Less fast were the flipsides, although very good on their part : the weepers mid-tempo « In a world without you » and « A girl with too many sweethearts ». And that was it. J. D. Miller wrote every Feature song, and must have had faith in « I’m a honky-tonk daddy », because he offered it to Wink Lewis on the very following number (# 1088). Lewis did a great version too. Later on he cut the great piano led Rockabilly « Zzztt, zzztt, zzztt » on the Texas Tone label (with Buzz Busby & his Band).
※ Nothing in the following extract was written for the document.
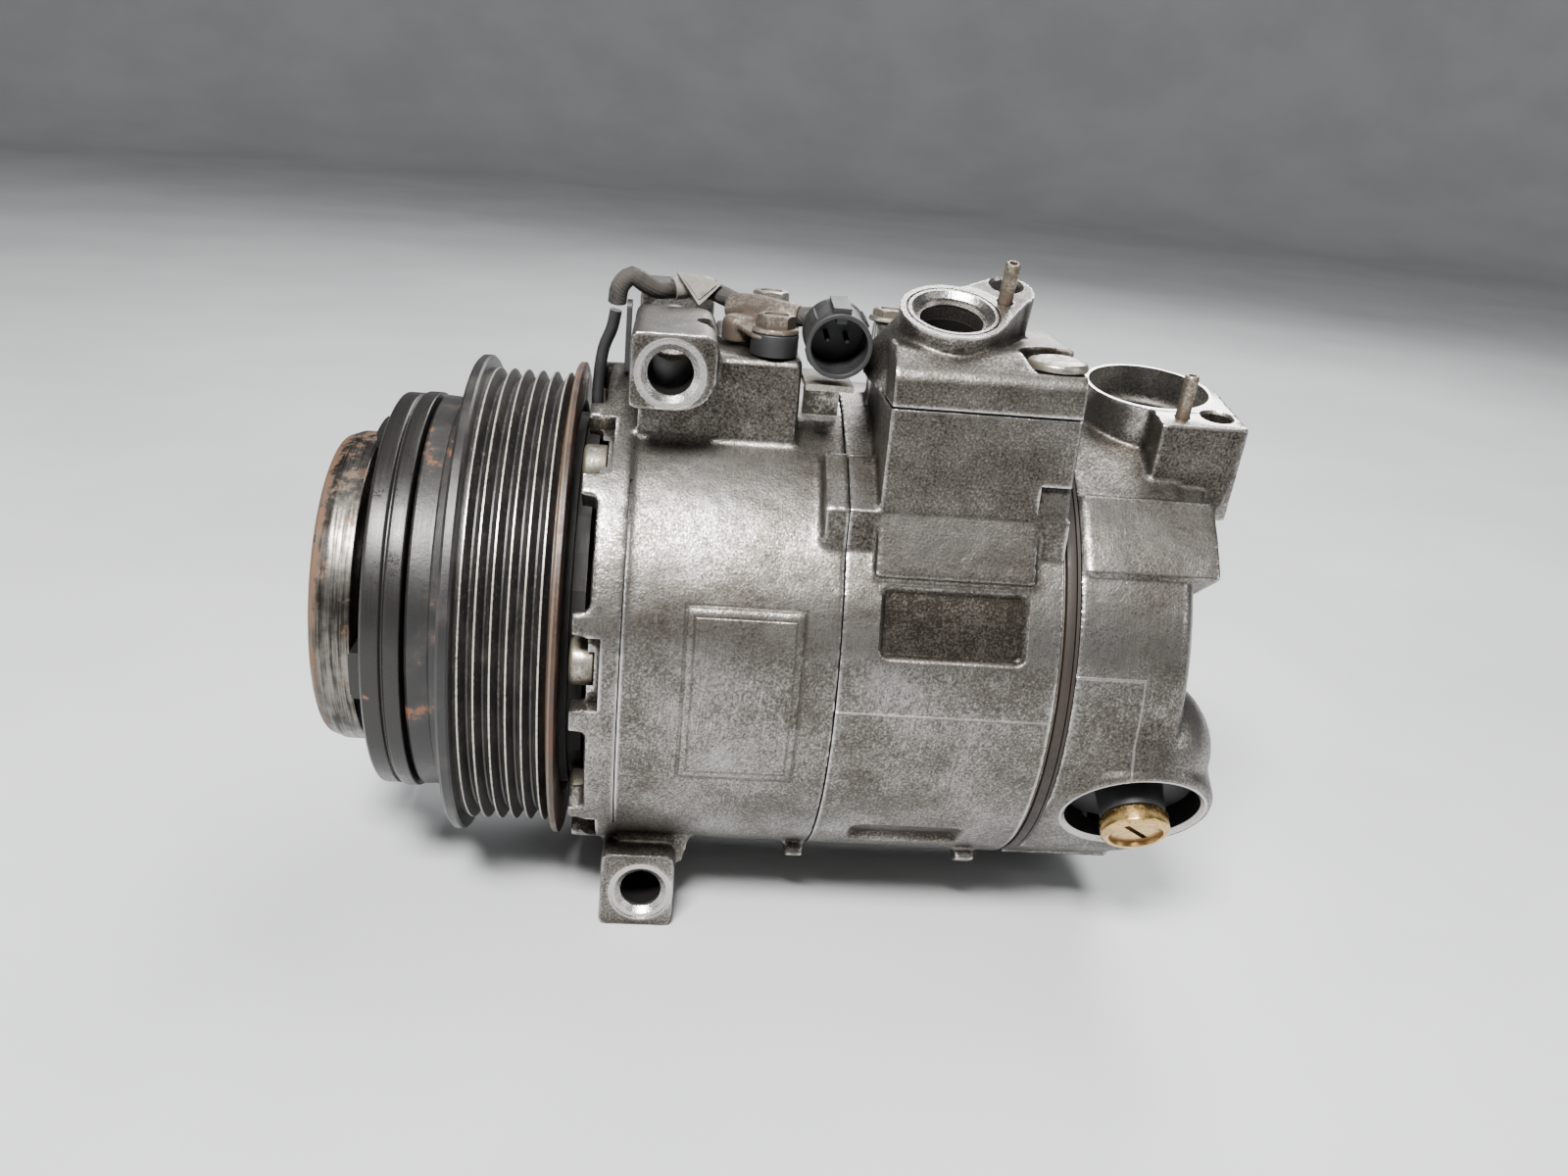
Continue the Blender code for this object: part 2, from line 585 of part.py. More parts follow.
def rear_head():
    outside = [
        (HEAD_START, 0.0),
        (HEAD_START, HEAD_RADIUS),
        (162.0, HEAD_RADIUS),
        (164.6, 59.0),
        (165.8, 56.5),
        (HEAD_END, 50.0),
        (HEAD_END, 0.0),
    ]
    head = turned("rear_head", outside, "cast_aluminium", segments=ROUND, bored=False)
    join(head, sector("side_band", (140.1, 171.4), (40.0, 61.4), (32.3, 51.0), steps=4))
    join(head, sector("upper_wall", (150.0, 170.6), (30.0, 59.4), (40.7, 140.0), steps=12))
    face = leaning_frame(SUCTION_PORT, SUCTION_LEAN)
    join(head, rod("suction_tower", 15.8, -30.0, 0.0, frame=face, segments=32))
    corners = [(-3.9, -25.0, 1.0), (17.6, -25.0, 1.5), (17.6, 4.0, 6.0), (-2.0, 4.0, 0)]
    join(head, extruded("suction_block", rounded(corners), -24.0, -0.15, frame=face))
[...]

I am wandering once more from Mack Hamilton, but there’s no more to relate about him : he disappeared completely from the music scene.
WINK LEWIS w/ BUZ BUSBY & BAND- Zzztt, Zzztt, Zzztt (Tone 1121)
For a very brief period of time in the mid-50s, between stints as a radio DJ in Lufkin and Cameron, Wink Lewis’s voice could be heard over KSNY out of Snyder, Texas. It was from this location that Wink began his Queen record label. Many of the releases on the label were from Big Spring’s Hoyle Nix who was noted by John Ingman as a co-owner of the label.
Collectors today are aware of the Queen label because of the tune « Real Rockin’ Daddy » which was released twice by the label, with one version credited to Jay Bob Howdy with Hoyle Nix and His West Texas Cowboys and the rerelease noting the involvement of only Hoyle and his crew. Both feature the same vocal by the song’s co-writer Jay Bob Howdy who was actually Wink Lewis. Few people are aware that the song’s roots, and other co-writer « Miller », are based in east Texas and Louisiana from whence Wink came. Wink would actually release one single 45 on his own label under his own name featuring a nice honky tonk boogie titled « Low Down Blues » with backing from Buzz Busby and his Band. It’s Buzz who could probably be given credit for kick-starting the state of Maryland’s fascination with bluegrass music in the 1960s. Not sure how Buzz wound up in West Texas.
At some point in early 1956 Wink left KSNY in Snyder and headed east of I-35 to work radio in Cameron, Texas. A few short months later he again recorded with Buzz Busby’s band, this time producing one of the oddest rockabilly tunes ever- « Zzztt Zzztt Zzztt ». The rhythm is almost too much and the lyrics too hep with the result being a country boy just trying too hard and the disc received a lackluster Billboard review in August of 1956.
Allmusicguide’s Eugene Chadbourne mentions « Zzztt » being recorded in Snyder, but unless it was recorded at the same session that produced « Low Down Blues » and the master carried to Cameron I doubt this. And I doubt it was recorded at the same session. Perhaps the Queen-ette publishing is a homage to Wink’s brief stay in Snyder.